- REQUIRED TASK: Only the number is needed: how many lines of the records include "hinge"?

- AVAILABLE DATA:
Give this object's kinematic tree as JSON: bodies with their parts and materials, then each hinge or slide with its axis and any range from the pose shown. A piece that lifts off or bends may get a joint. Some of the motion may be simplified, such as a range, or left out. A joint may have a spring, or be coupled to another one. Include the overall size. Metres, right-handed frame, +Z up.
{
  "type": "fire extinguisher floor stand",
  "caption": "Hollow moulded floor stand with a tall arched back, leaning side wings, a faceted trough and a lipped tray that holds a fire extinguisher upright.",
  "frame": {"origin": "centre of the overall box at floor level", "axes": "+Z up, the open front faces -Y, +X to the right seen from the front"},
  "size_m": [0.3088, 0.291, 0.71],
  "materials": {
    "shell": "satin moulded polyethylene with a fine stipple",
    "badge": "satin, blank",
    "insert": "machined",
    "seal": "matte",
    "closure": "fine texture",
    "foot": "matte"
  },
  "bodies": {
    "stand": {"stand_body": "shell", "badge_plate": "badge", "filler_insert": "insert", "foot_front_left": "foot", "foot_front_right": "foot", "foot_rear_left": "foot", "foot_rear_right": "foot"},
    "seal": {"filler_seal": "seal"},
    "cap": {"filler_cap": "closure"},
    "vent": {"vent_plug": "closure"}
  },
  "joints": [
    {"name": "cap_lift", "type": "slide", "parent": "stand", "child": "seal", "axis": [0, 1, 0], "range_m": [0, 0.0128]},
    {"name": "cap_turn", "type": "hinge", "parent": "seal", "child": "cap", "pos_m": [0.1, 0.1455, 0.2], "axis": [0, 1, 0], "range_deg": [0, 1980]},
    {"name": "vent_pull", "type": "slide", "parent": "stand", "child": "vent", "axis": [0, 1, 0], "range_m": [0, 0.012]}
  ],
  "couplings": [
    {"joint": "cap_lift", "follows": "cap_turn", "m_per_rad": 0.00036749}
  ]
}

---

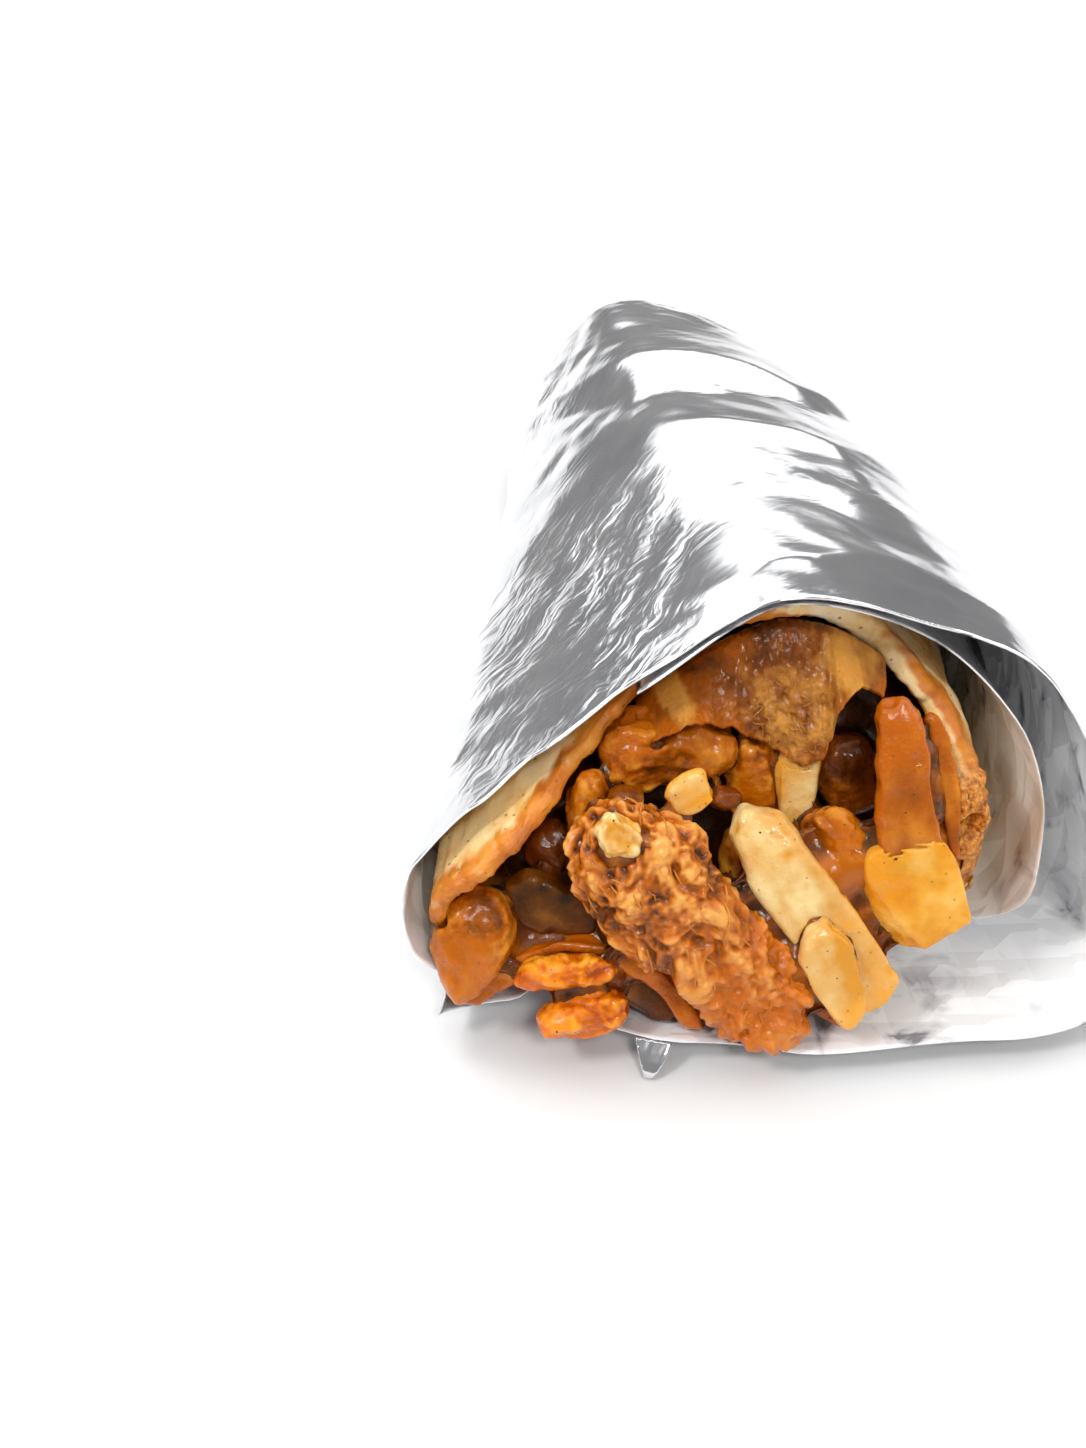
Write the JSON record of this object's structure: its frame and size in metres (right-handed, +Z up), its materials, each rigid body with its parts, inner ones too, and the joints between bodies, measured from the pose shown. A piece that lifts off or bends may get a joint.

- COMPLETE RESPONSE: 2